----- GIVEN INFORMATION

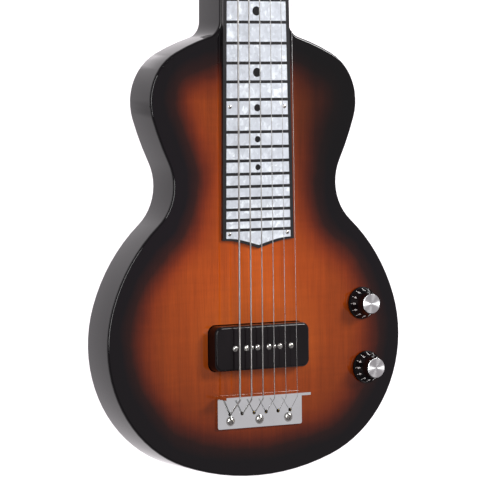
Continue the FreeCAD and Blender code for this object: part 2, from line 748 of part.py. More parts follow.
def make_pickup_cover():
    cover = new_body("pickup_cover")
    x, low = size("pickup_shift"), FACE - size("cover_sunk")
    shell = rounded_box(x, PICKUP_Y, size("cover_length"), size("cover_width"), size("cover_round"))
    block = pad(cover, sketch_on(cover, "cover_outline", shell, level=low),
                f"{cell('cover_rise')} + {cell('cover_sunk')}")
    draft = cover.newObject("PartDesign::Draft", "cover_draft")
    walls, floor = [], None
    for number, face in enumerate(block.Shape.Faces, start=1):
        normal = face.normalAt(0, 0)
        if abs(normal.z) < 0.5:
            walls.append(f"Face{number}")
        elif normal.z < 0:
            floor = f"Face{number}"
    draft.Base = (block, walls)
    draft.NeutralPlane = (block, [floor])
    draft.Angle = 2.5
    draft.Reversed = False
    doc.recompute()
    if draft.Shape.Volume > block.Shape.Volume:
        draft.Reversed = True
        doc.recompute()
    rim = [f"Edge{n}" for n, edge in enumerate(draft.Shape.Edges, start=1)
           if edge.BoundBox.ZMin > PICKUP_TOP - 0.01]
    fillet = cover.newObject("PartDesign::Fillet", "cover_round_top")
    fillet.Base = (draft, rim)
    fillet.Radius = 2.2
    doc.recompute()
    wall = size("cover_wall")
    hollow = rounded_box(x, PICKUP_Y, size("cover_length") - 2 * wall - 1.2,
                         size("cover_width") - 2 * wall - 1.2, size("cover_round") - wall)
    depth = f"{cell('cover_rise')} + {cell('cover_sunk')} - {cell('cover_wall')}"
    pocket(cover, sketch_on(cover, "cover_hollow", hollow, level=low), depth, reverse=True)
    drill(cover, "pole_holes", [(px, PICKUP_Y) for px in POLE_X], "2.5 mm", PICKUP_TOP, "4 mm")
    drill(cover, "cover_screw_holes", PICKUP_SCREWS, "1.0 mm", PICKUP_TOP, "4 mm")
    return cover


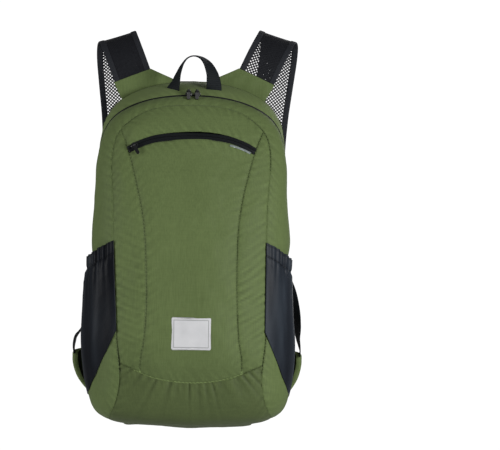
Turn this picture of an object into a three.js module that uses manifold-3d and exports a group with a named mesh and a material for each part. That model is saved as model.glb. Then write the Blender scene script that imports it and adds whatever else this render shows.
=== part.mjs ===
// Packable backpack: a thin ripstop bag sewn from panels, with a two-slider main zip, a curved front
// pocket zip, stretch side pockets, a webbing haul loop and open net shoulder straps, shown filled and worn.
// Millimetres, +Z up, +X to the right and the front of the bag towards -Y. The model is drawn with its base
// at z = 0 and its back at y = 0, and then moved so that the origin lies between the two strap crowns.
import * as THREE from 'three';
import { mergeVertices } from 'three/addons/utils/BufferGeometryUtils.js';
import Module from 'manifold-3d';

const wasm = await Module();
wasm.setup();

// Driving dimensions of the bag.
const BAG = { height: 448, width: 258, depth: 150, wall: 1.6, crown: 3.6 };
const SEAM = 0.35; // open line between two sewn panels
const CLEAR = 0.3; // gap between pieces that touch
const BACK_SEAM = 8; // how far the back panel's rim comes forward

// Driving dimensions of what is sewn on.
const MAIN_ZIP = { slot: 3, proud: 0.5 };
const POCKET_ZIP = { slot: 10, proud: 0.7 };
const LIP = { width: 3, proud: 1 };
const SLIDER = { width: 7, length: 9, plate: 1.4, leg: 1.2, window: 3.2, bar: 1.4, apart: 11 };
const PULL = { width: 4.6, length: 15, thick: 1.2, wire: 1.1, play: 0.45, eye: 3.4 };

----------

PROBLEM TO WORK ON. Reproduce, exactly as written, the stretch of lines whose first line is the one with "Turn this picture" and whose last line is the one with "const BACK_SEAM = 8;".

COMPLETE RESPONSE.
Turn this picture of an object into a three.js module that uses manifold-3d and exports a group with a named mesh and a material for each part. That model is saved as model.glb. Then write the Blender scene script that imports it and adds whatever else this render shows.
=== part.mjs ===
// Packable backpack: a thin ripstop bag sewn from panels, with a two-slider main zip, a curved front
// pocket zip, stretch side pockets, a webbing haul loop and open net shoulder straps, shown filled and worn.
// Millimetres, +Z up, +X to the right and the front of the bag towards -Y. The model is drawn with its base
// at z = 0 and its back at y = 0, and then moved so that the origin lies between the two strap crowns.
import * as THREE from 'three';
import { mergeVertices } from 'three/addons/utils/BufferGeometryUtils.js';
import Module from 'manifold-3d';

const wasm = await Module();
wasm.setup();

// Driving dimensions of the bag.
const BAG = { height: 448, width: 258, depth: 150, wall: 1.6, crown: 3.6 };
const SEAM = 0.35; // open line between two sewn panels
const CLEAR = 0.3; // gap between pieces that touch
const BACK_SEAM = 8; // how far the back panel's rim comes forward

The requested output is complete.